>> start Data to process
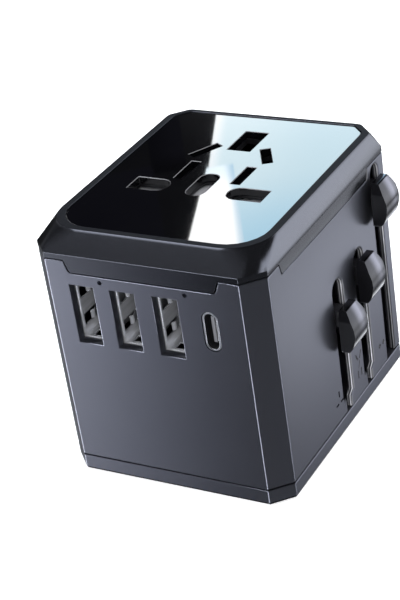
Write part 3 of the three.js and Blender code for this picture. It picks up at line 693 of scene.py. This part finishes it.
# %% [markdown]
# ## The three knobs
# Each knob is a glossy cap with a bulging outer face and cut corners. The upper and the lower edge of
# the outer face get the widest rounding, the other edges only a slight one. The face towards the ports
# is dull and nearly black as painted shade, and the slight rounding below it is a light grey painted
# highlight. The attribute "across" runs from 0 on the side towards the ports to 1 on the far side,
# and the finish lays a painted highlight band and painted shade out along it.

# %% Knobs
def on_long_edge(a, b):
    return min(a.x, b.x) > 27 and abs(a.y - b.y) > 4


for name in ("uk_knob", "us_au_knob", "eu_knob"):
    near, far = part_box(name)
    knob = rounded_copy(name, 0.00014, 4, on_long_edge, thin=0.14, extra=("knob_dark", "knob_rim"))
    share = knob.data.attributes.new("across", "FLOAT", "POINT")
    for vertex in knob.data.vertices:
        share.data[vertex.index].value = (vertex.co.y - near.y) / (far.y - near.y)
    # the face towards the ports gets the painted shade, the rounding below it the painted highlight
    for face in knob.data.polygons:
        if face.normal.y < -0.6:
            face.material_index = 1
        if face.center.z < near.z + 0.0003 and face.normal.y < -0.2 and face.normal.z < -0.2:
            face.material_index = 2
    print(name, len(knob.data.polygons), "faces")

# %% [markdown]
# ## USB-A shells
# A USB-A socket is lined with a folded steel shell. Windows are punched through its walls and spring
# fingers reach back into them to grip the plug. The shell is cut from the CAD piece, and the fingers
# are bent strips drawn as an outline and given their width.

# %% USB-A shells with windows and spring fingers
SPRING_LIFTS = (-3.1, 3.1)


def finger_outline(wall_x, inward):
    """A bent strip seen from above: rooted deep in the port, bulging inward near its tip."""
    path = ((0.0, -23.6), (0.12, -24.2), (0.60, -25.6), (0.66, -25.9), (0.50, -26.2), (0.14, -26.5))
    outer = [(wall_x + inward * (u + 0.12), y) for u, y in path]
    inner = [(wall_x + inward * (u - 0.12), y) for u, y in path]
    return outer + inner[::-1]


def usb_a_shell(name):
    low, high = (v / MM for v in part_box(name))
    mid_x, mid_z = (low.x + high.x) / 2, (low.z + high.z) / 2
    holes = bmesh.new()
    for lift in SPRING_LIFTS:
        prism(holes, box_outline(mid_x, mid_z + lift, 9.0, 2.5), "y", -28.9, -23.8)
    prism(holes, box_outline(mid_x, mid_z, 2.4, 15.0), "y", -28.7, -26.6)
    cutter = put_in_scene("window_cutter", mesh_of(holes, "window_cutter"))
    piece = put_in_scene(name + "_folded", welded([name]))
    cut = piece.modifiers.new("windows", "BOOLEAN")
    cut.solver = "EXACT"
    cut.object = cutter
    bake(piece)
    bpy.data.objects.remove(cutter)
    work = bmesh.new()
    work.from_mesh(piece.data)
    for side, wall_x in ((1, low.x + 0.2), (-1, high.x - 0.2)):
        for lift in SPRING_LIFTS:
            prism(work, finger_outline(wall_x, side), "z", mid_z + lift - 0.95, mid_z + lift + 0.95)
    work.to_mesh(piece.data)
    work.free()
    bevel = piece.modifiers.new("edges", "BEVEL")
    bevel.width = 0.00005
    bevel.segments = 1
    bevel.angle_limit = math.radians(40)
    bake(piece)
    piece.data.materials.clear()
    return hand_over(piece, [name])


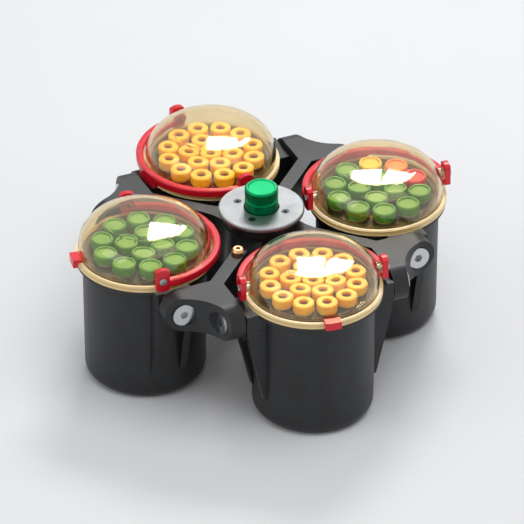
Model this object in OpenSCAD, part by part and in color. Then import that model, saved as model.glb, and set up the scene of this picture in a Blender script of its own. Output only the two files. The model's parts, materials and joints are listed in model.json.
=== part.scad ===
>> end Data to process
All of the records must be repeated exactly.

**Completed exercise:**
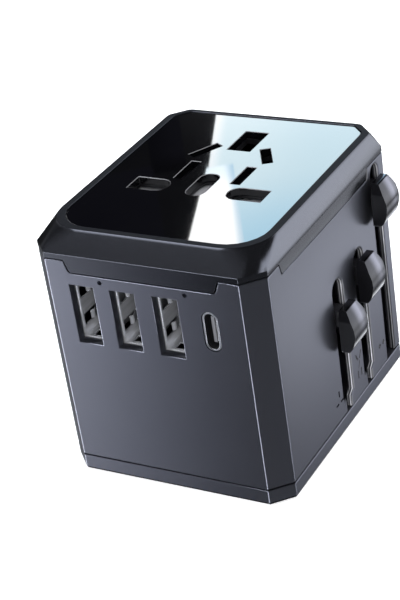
Write part 3 of the three.js and Blender code for this picture. It picks up at line 693 of scene.py. This part finishes it.
# %% [markdown]
# ## The three knobs
# Each knob is a glossy cap with a bulging outer face and cut corners. The upper and the lower edge of
# the outer face get the widest rounding, the other edges only a slight one. The face towards the ports
# is dull and nearly black as painted shade, and the slight rounding below it is a light grey painted
# highlight. The attribute "across" runs from 0 on the side towards the ports to 1 on the far side,
# and the finish lays a painted highlight band and painted shade out along it.

# %% Knobs
def on_long_edge(a, b):
    return min(a.x, b.x) > 27 and abs(a.y - b.y) > 4


for name in ("uk_knob", "us_au_knob", "eu_knob"):
    near, far = part_box(name)
    knob = rounded_copy(name, 0.00014, 4, on_long_edge, thin=0.14, extra=("knob_dark", "knob_rim"))
    share = knob.data.attributes.new("across", "FLOAT", "POINT")
    for vertex in knob.data.vertices:
        share.data[vertex.index].value = (vertex.co.y - near.y) / (far.y - near.y)
    # the face towards the ports gets the painted shade, the rounding below it the painted highlight
    for face in knob.data.polygons:
        if face.normal.y < -0.6:
            face.material_index = 1
        if face.center.z < near.z + 0.0003 and face.normal.y < -0.2 and face.normal.z < -0.2:
            face.material_index = 2
    print(name, len(knob.data.polygons), "faces")

# %% [markdown]
# ## USB-A shells
# A USB-A socket is lined with a folded steel shell. Windows are punched through its walls and spring
# fingers reach back into them to grip the plug. The shell is cut from the CAD piece, and the fingers
# are bent strips drawn as an outline and given their width.

# %% USB-A shells with windows and spring fingers
SPRING_LIFTS = (-3.1, 3.1)


def finger_outline(wall_x, inward):
    """A bent strip seen from above: rooted deep in the port, bulging inward near its tip."""
    path = ((0.0, -23.6), (0.12, -24.2), (0.60, -25.6), (0.66, -25.9), (0.50, -26.2), (0.14, -26.5))
    outer = [(wall_x + inward * (u + 0.12), y) for u, y in path]
    inner = [(wall_x + inward * (u - 0.12), y) for u, y in path]
    return outer + inner[::-1]


def usb_a_shell(name):
    low, high = (v / MM for v in part_box(name))
    mid_x, mid_z = (low.x + high.x) / 2, (low.z + high.z) / 2
    holes = bmesh.new()
    for lift in SPRING_LIFTS:
        prism(holes, box_outline(mid_x, mid_z + lift, 9.0, 2.5), "y", -28.9, -23.8)
    prism(holes, box_outline(mid_x, mid_z, 2.4, 15.0), "y", -28.7, -26.6)
    cutter = put_in_scene("window_cutter", mesh_of(holes, "window_cutter"))
    piece = put_in_scene(name + "_folded", welded([name]))
    cut = piece.modifiers.new("windows", "BOOLEAN")
    cut.solver = "EXACT"
    cut.object = cutter
    bake(piece)
    bpy.data.objects.remove(cutter)
    work = bmesh.new()
    work.from_mesh(piece.data)
    for side, wall_x in ((1, low.x + 0.2), (-1, high.x - 0.2)):
        for lift in SPRING_LIFTS:
            prism(work, finger_outline(wall_x, side), "z", mid_z + lift - 0.95, mid_z + lift + 0.95)
    work.to_mesh(piece.data)
    work.free()
    bevel = piece.modifiers.new("edges", "BEVEL")
    bevel.width = 0.00005
    bevel.segments = 1
    bevel.angle_limit = math.radians(40)
    bake(piece)
    piece.data.materials.clear()
    return hand_over(piece, [name])


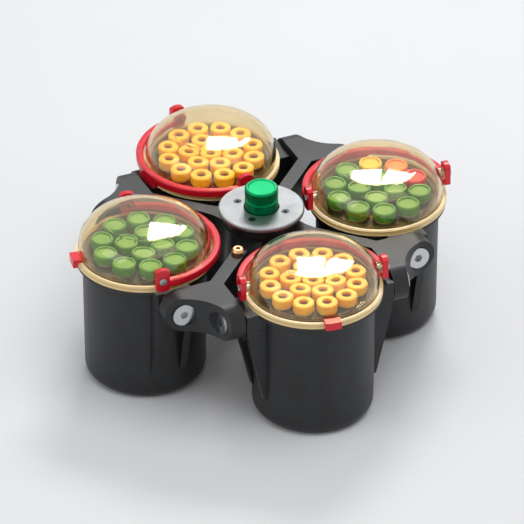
Model this object in OpenSCAD, part by part and in color. Then import that model, saved as model.glb, and set up the scene of this picture in a Blender script of its own. Output only the two files. The model's parts, materials and joints are listed in model.json.
=== part.scad ===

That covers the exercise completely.